▸ **Exercise description**:
Present the following data again exactly as it is shown.

________________________

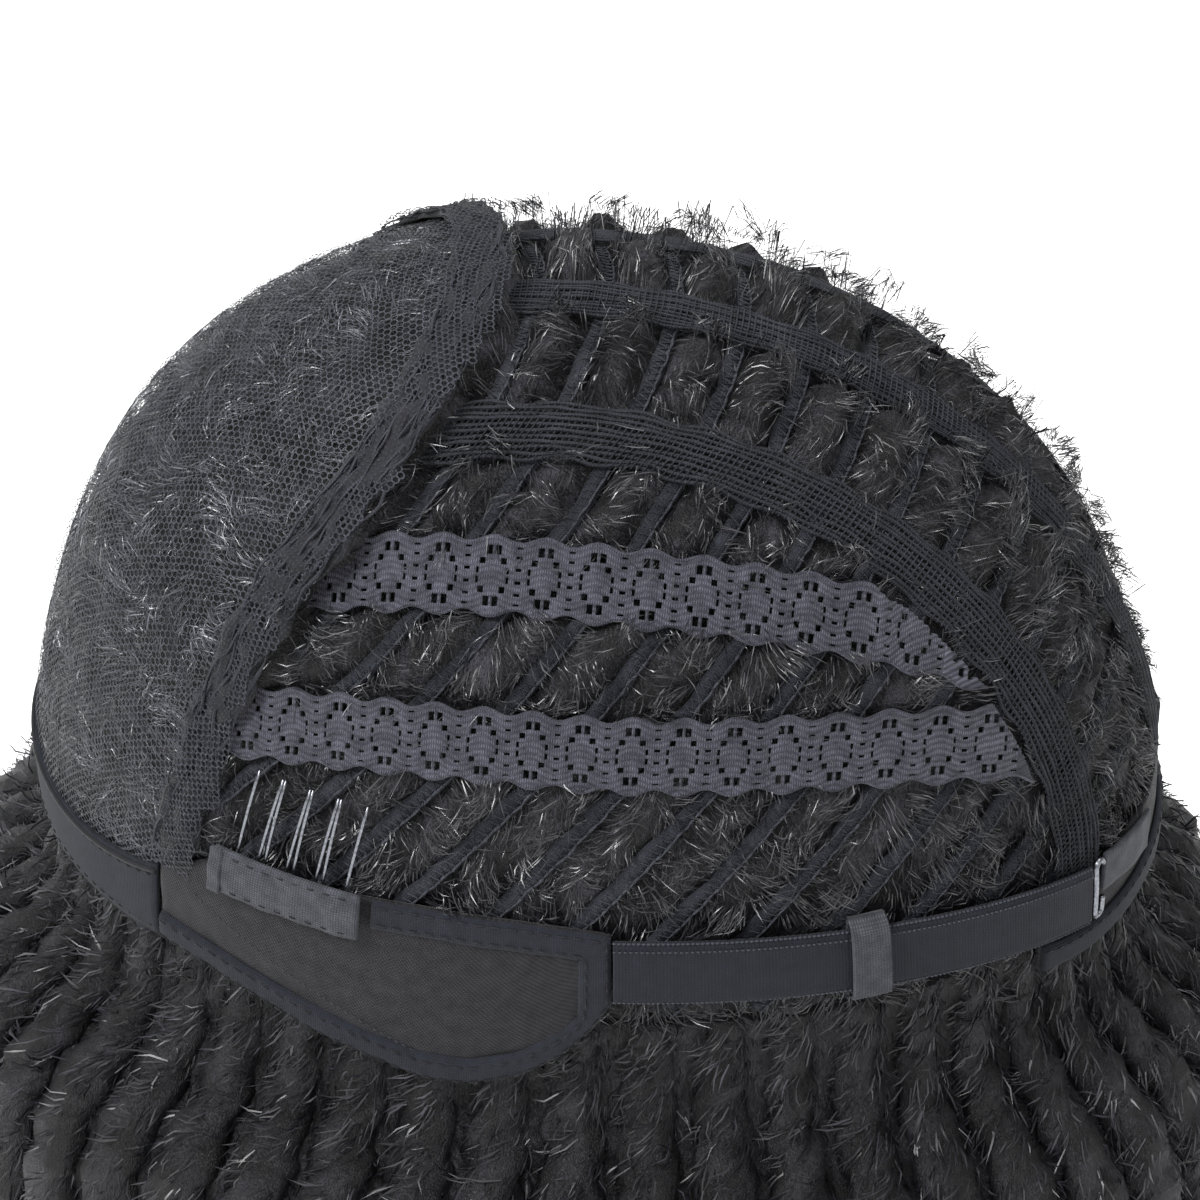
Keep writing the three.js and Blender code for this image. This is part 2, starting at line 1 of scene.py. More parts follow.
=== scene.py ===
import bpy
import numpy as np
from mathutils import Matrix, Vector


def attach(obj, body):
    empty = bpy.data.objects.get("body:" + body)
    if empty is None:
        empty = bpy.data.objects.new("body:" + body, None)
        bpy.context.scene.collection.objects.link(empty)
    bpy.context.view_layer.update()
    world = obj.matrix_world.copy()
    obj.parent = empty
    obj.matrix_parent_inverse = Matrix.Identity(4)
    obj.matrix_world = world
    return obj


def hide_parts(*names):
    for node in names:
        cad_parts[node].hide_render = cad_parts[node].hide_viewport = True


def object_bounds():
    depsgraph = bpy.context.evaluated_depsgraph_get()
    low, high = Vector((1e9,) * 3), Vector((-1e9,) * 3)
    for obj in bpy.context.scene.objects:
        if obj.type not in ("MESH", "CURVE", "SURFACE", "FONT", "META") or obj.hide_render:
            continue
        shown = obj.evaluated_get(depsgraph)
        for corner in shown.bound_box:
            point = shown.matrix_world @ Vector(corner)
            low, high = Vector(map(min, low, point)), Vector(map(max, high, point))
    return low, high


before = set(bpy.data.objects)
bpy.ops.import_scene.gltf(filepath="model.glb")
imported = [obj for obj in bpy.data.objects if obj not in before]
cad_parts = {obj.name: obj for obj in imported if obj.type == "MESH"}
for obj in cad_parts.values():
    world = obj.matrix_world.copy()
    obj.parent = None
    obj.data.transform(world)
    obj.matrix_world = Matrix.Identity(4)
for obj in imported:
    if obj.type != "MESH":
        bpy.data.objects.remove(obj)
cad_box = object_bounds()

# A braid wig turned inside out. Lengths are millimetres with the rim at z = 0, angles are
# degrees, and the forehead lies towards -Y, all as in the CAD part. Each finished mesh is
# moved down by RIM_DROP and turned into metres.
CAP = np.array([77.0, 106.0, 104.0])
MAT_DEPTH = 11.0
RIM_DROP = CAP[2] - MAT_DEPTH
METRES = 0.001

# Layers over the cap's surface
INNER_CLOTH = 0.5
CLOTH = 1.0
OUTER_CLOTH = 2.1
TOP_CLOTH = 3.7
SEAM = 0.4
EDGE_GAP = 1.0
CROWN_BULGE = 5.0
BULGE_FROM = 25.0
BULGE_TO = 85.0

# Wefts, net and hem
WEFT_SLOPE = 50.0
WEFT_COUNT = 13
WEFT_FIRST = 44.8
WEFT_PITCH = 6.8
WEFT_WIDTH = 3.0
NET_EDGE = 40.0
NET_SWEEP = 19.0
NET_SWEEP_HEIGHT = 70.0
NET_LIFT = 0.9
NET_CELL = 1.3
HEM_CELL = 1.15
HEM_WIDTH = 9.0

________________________

▸ **Exercise result**:
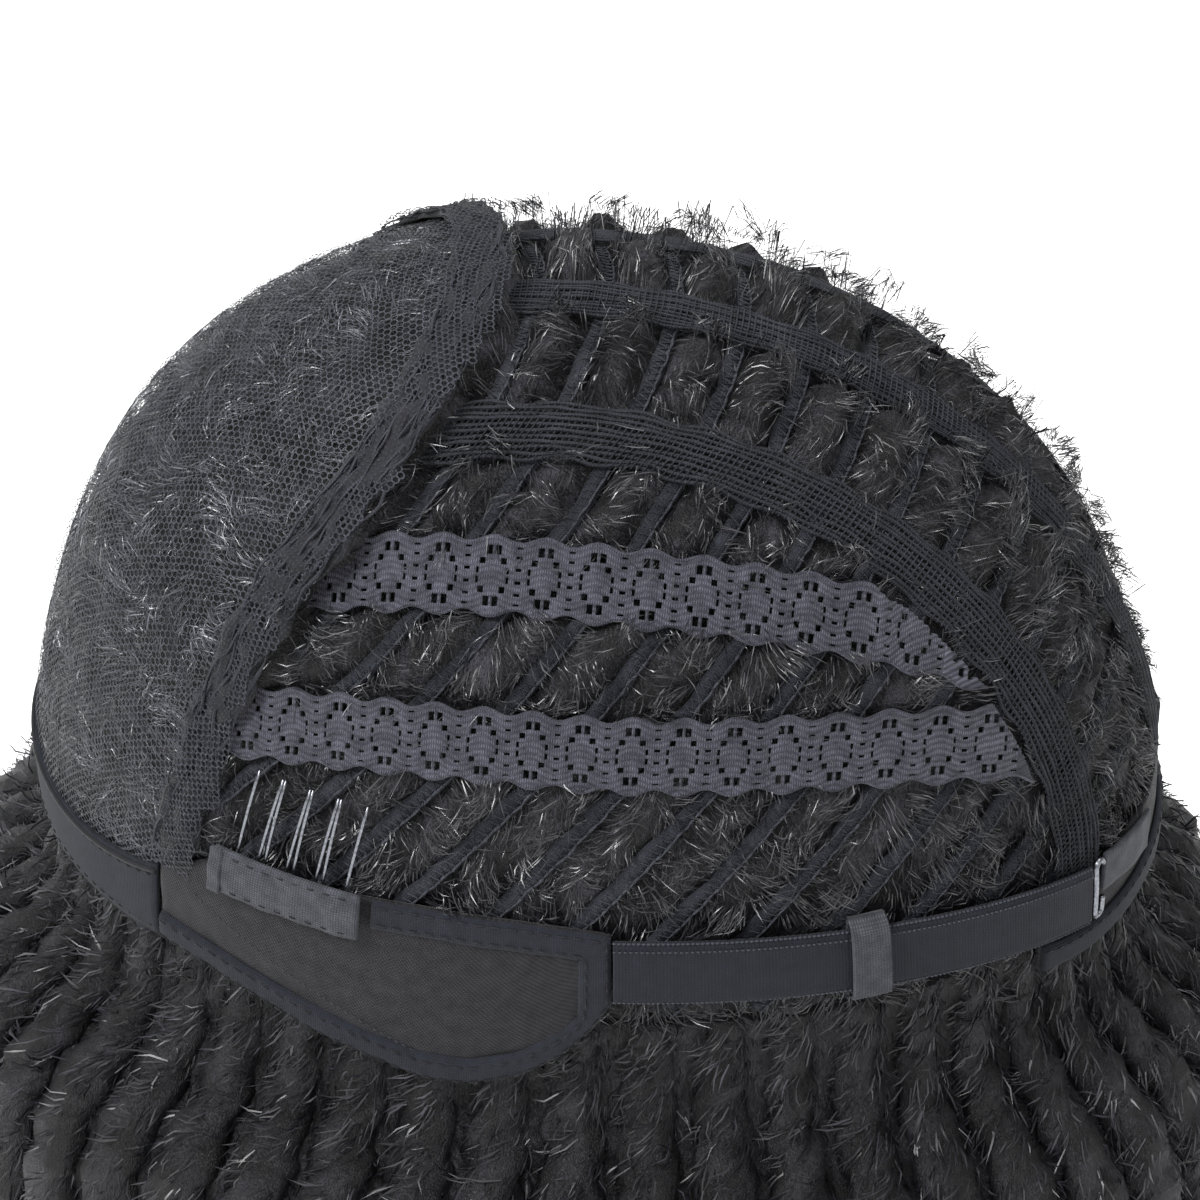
Keep writing the three.js and Blender code for this image. This is part 2, starting at line 1 of scene.py. More parts follow.
=== scene.py ===
import bpy
import numpy as np
from mathutils import Matrix, Vector


def attach(obj, body):
    empty = bpy.data.objects.get("body:" + body)
    if empty is None:
        empty = bpy.data.objects.new("body:" + body, None)
        bpy.context.scene.collection.objects.link(empty)
    bpy.context.view_layer.update()
    world = obj.matrix_world.copy()
    obj.parent = empty
    obj.matrix_parent_inverse = Matrix.Identity(4)
    obj.matrix_world = world
    return obj


def hide_parts(*names):
    for node in names:
        cad_parts[node].hide_render = cad_parts[node].hide_viewport = True


def object_bounds():
    depsgraph = bpy.context.evaluated_depsgraph_get()
    low, high = Vector((1e9,) * 3), Vector((-1e9,) * 3)
    for obj in bpy.context.scene.objects:
        if obj.type not in ("MESH", "CURVE", "SURFACE", "FONT", "META") or obj.hide_render:
            continue
        shown = obj.evaluated_get(depsgraph)
        for corner in shown.bound_box:
            point = shown.matrix_world @ Vector(corner)
            low, high = Vector(map(min, low, point)), Vector(map(max, high, point))
    return low, high


before = set(bpy.data.objects)
bpy.ops.import_scene.gltf(filepath="model.glb")
imported = [obj for obj in bpy.data.objects if obj not in before]
cad_parts = {obj.name: obj for obj in imported if obj.type == "MESH"}
for obj in cad_parts.values():
    world = obj.matrix_world.copy()
    obj.parent = None
    obj.data.transform(world)
    obj.matrix_world = Matrix.Identity(4)
for obj in imported:
    if obj.type != "MESH":
        bpy.data.objects.remove(obj)
cad_box = object_bounds()

# A braid wig turned inside out. Lengths are millimetres with the rim at z = 0, angles are
# degrees, and the forehead lies towards -Y, all as in the CAD part. Each finished mesh is
# moved down by RIM_DROP and turned into metres.
CAP = np.array([77.0, 106.0, 104.0])
MAT_DEPTH = 11.0
RIM_DROP = CAP[2] - MAT_DEPTH
METRES = 0.001

# Layers over the cap's surface
INNER_CLOTH = 0.5
CLOTH = 1.0
OUTER_CLOTH = 2.1
TOP_CLOTH = 3.7
SEAM = 0.4
EDGE_GAP = 1.0
CROWN_BULGE = 5.0
BULGE_FROM = 25.0
BULGE_TO = 85.0

# Wefts, net and hem
WEFT_SLOPE = 50.0
WEFT_COUNT = 13
WEFT_FIRST = 44.8
WEFT_PITCH = 6.8
WEFT_WIDTH = 3.0
NET_EDGE = 40.0
NET_SWEEP = 19.0
NET_SWEEP_HEIGHT = 70.0
NET_LIFT = 0.9
NET_CELL = 1.3
HEM_CELL = 1.15
HEM_WIDTH = 9.0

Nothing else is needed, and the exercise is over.